Following Sunday’s embarrassing defeat to Burnley, one statistic emerged that has stood out more than any other.
In their 4-0 home loss to the Clarets, Burnley covered over six kilometres more than the hosts across the 90 minutes. The considerable gulf in ground covered was alarming for a team that have done little to appease their fanbase in a difficult season.
One explanation might be that Wolves were on their holidays, having all but mathematically avoided relegation this season after their back-to-back wins against Fulham and Sheffield United.
Okay, this might be partly true, but to accept this would overshadow the very dented armoury on show in a game where they were outworked, outfought and outthought. More worrying, especially with the Black Country Derby against West Bromwich Albion next week, was Wolves’ lack of pressing.
Epitomised by the running statistics, every time Wolves’ defenders had the ball they were harried and harassed by Burnley’s strikers. It led to Conor Coady giving the ball away on the edge of his area, leading to Burnley’s second goal.
Under Sean Dyche, Burnley have traditionally looked to be quite direct moving the ball quickly from defence up the field of play. However, against Wolves they were happy to bide their time on the ball with only half-hearted attempts to retrieve possession off of them.
Such was the Wanderers’ lack of bite in winning the ball back from the front it gave the Burnley players confidence to move up the pitch. So much so, according to Whoscored, right-back Matt Lowton spent more time in the Wolves half than in his own.
In terms of trying to understand the toothless attempts to win the ball back, one finger can be pointed towards recruitment. Two of the front three from Sunday’s game, Daniel Podence and Willian Jose, have both demonstrated they are technically very gifted footballer, but their off the ball work-rate leaves a lot to be desired.
During Sunday’s game, between the two of them only Jose made one tackle in the opponents’ half while neither recorded a block or an interception in the game. Diogo Jota, now at Liverpool, and the injured Raul Jimenez typically offered more off the ball.
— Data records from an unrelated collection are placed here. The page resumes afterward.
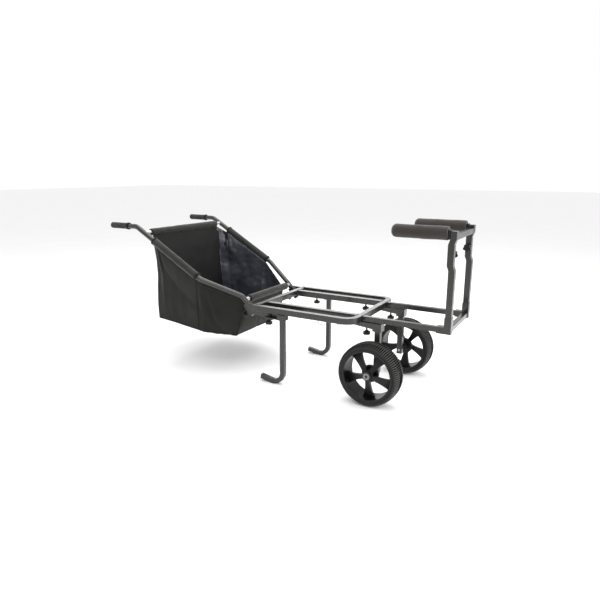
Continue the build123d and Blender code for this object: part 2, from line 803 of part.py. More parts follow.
def wheel_post():
    y = inner_rail_half_spacing
    half = post_section / 2
    low = wheel_z - post_below_axle
    high = bed_bottom - slide_gap - carriage_wall
    post = rounded(block(wheel_x - half, wheel_x + half, y - half, y + half, low, high), Axis.Z)
    inside = half - post_wall
    post -= block(wheel_x - inside, wheel_x + inside, y - inside, y + inside, low - 1, high + 1)
    return post - rod((wheel_x, y - half - 1, wheel_z), (wheel_x, y + half + 1, wheel_z), axle_radius)


def wheel_bracket():
    """Channel that slides along under the inner rail, with a head that holds the wheel post."""
    y = inner_rail_half_spacing
    top = bed_bottom - slide_gap
    low = top - carriage_depth
    half = carriage_half_width
    head_rear = wheel_x - carriage_head / 2
    head_front = wheel_x + carriage_head / 2
    channel = slab_xz([(carriage_rear_x, top), (head_rear, top), (head_rear, low), (carriage_rear_x, low + carriage_tail_rise)],
                      y - half, y + half)
    inside = half - carriage_wall
    channel -= block(carriage_rear_x + carriage_wall, head_rear - carriage_wall, y - inside, y + inside,
                     low - 1, top - carriage_wall)
    head = block(head_rear, head_front, y - carriage_head / 2, y + carriage_head / 2,
                 top - carriage_head_depth, top)
    post_half = post_section / 2
    head -= block(wheel_x - post_half, wheel_x + post_half, y - post_half, y + post_half,
                  top - carriage_head_depth - 1, top - carriage_wall)
    return channel + head - stud_hole(wheel_knob_tip(), (0, 0, -1), carriage_wall + 1)


def wheel_knob_tip():
    return (wheel_knob_x, inner_rail_half_spacing, bed_bottom - 2 * slide_gap)


# ---------------------------------------------------------------- assembly
def build_parts():
    lower_centre, upper_centre = roller_centres()
    parts = {
        "outer_hoop": outer_hoop(),
        "rear_cross_tube": rear_cross_tube(),
        "gusset_plates": both_sides(gusset_plate()),
        "handle_sockets": both_sides(handle_socket()),
        "leg_sockets": both_sides(leg_socket()),
        "strap_loops": both_sides(strap_loop()),
        "rail_end_plugs": both_sides(rail_end_plug()),
        "extension_glides": both_sides(extension_glide()),
        "lower_cross_tube": lower_cross_tube(),
        "upper_cross_tube": upper_cross_tube(),
        "support_flanges": both_sides(support_flange()),
        "support_tubes": both_sides(support_tube()),
        "lower_bag_tube": bag_tube(lower_centre),
        "upper_bag_tube": bag_tube(upper_centre),
        "lower_roller": roller(lower_centre, lower_roller_half_length),
        "upper_roller": roller(upper_centre, upper_roller_half_length),
        "grip_collars": both_sides(grip_collar()),
        "bag": bag(),
    }
    paired = {
        "inner_rail": inner_rail(),
        "extension_rail": extension_rail(),
        "corner_socket": corner_socket(),
        "upright": upright(),
        "upper_post": upper_post(),
        "support_foam": support_foam(),
        "handle_tube": handle_tube(),
        "arm_sleeve": arm_sleeve(),
        "grip": grip(),
        "leg": leg(),
        "wheel_bracket": wheel_bracket(),
        "wheel_post": wheel_post(),
        "axle": axle(),
        "rim": rim(),
        "tyre": tyre(),
        "hub_cap": hub_cap(),
        "handle_knob": knob_at(handle_knob_tip(), tuple(knob_way), handle_stud),
        "leg_knob": knob_at(leg_knob_tip(), (0, 0, -1), leg_stud),
        "wheel_knob": knob_at(wheel_knob_tip(), (0, 0, -1), wheel_stud),
        "extension_knob": knob_at(extension_knob_tip(), (0, 0, -1), extension_stud),
        "support_knob": knob_at(support_knob_tip(), (0, -1, 0), support_stud),
    }
    for side in SIDES:
        for name, shape in paired.items():
            parts[name + "_" + side] = on_side(shape, side)
    return parts


def main():
    os.makedirs("parts", exist_ok=True)
    for name, shape in build_parts().items():
        export_step(Pos(-centre_x, 0, 0) * shape, "parts/" + name + ".step")


if __name__ == "__main__":
    main()
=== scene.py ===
import json
import math

import bmesh
import bpy
import numpy as np
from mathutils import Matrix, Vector, noise


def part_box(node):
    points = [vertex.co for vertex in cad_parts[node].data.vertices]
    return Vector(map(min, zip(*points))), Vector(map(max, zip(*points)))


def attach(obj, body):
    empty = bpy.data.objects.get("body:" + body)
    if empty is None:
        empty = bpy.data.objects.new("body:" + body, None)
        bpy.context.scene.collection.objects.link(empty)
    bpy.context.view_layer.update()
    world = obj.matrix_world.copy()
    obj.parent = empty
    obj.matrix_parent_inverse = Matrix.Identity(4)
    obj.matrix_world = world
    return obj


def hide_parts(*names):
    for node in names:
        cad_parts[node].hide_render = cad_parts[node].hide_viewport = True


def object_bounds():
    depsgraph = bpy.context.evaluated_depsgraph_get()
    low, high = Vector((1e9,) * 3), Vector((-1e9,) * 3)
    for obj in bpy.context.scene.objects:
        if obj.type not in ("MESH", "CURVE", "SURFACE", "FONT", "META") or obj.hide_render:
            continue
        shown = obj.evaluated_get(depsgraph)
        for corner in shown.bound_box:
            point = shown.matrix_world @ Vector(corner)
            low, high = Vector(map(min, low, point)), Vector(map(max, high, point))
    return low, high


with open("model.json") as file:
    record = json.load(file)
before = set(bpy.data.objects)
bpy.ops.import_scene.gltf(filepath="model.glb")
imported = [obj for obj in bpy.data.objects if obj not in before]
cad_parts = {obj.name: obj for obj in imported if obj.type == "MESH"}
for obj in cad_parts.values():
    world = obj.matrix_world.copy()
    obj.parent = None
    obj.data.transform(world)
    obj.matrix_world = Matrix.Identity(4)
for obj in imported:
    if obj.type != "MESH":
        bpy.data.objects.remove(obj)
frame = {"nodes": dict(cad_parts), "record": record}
CAD_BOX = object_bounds()

# Camera: the studio view from the front right
CAMERA_AZIMUTH = 30.23
CAMERA_ELEVATION = 13.65
CAMERA_DISTANCE = 2.901
CAMERA_LENS = 31.76
CAMERA_SENSOR = 36
CAMERA_TARGET = (0.091, 0.0, 0.394)

SIDES = {"left": 1, "right": -1}
END_REACH = 0.001  # points this near to a tube's end belong to its end ring


# ---------------------------------------------------------------- places, from the frame
def centre(node):
    low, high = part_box(node)
    return (Vector(low) + Vector(high)) / 2


def size(node):
    low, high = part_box(node)
    return Vector(high) - Vector(low)


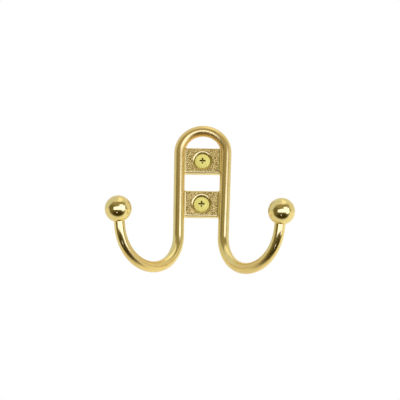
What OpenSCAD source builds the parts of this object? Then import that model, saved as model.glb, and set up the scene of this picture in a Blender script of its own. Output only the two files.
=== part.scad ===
// Double robe hook: one brass-plated casting and the two screws that hold it to the wall.
// The wall is the plane y = 0, the room lies at -Y and up is +Z.
// The origin is on the wall plane, half-way between the two screw holes.

/* [Rod] */
// Diameter of the round rod that the arch, the legs and the arms are cast as
rod_d = 5; // [4:0.1:6.5]
// Depth of the flat that the wall side takes off the rod
wall_flat = 0.45; // [0.2:0.05:1]

/* [Arch and legs] */
// Distance between the centres of the two screw holes
hole_pitch = 20.7; // [17:0.1:28]
// Radius of the arch, to the centre line of the rod
arch_r = 10.65; // [9.5:0.05:14]
// Height of the arch's centre above the upper screw hole
arch_rise = 3.95; // [2:0.05:8]
// Angle at which each leg leans inwards on its way down
leg_lean = 0.89; // [0:0.01:2]
// Height from the start of the bend up to the lower screw hole
leg_drop = 15; // [9:0.05:22]

/* [Arms] */
// Angle between each arm and the wall, seen from above
arm_splay = 44.74; // [35:0.01:60]
// Radius of the bend that turns the leg down and out, to the centre line
drop_bend_r = 17.5; // [12:0.1:24]
// Radius of the bend that turns the arm up again, to the centre line
rise_bend_r = 19.2; // [12:0.1:24]
// Angle that the arm turns through on its way up
rise_angle = 73.1; // [65:0.1:85]
// Angle at which the arm leans out of its plane on its way up, away from the wall
rise_tilt = 10; // [0:0.5:16]
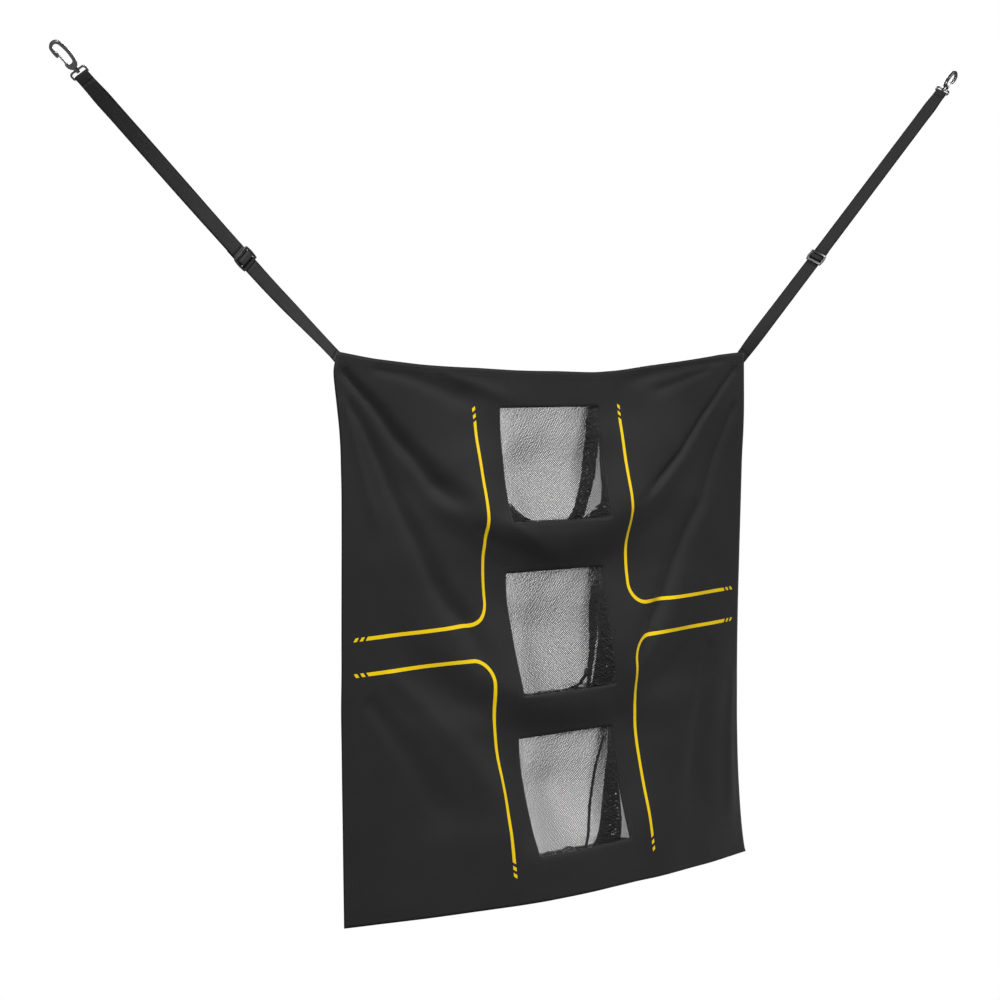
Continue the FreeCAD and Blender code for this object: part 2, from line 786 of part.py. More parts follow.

Another reason may be the tactics. Wolves boss, Nuno Espirito Santo, decided to play Podence behind Jose while Adama Traore was out wide-right. This meant that Wolves had nobody on the left-wing. The imbalance this created allowed Lowton to spend more time in the opponents’ half and give Burnley more time on the ball and deny Wolves a lack of variation going forward themselves.
Once again there will be calls to ring the changes ahead of the match against West Brom. You suspect if they apply a similarly shaped front line, Baggies boss, Sam Allardyce, might just relish it.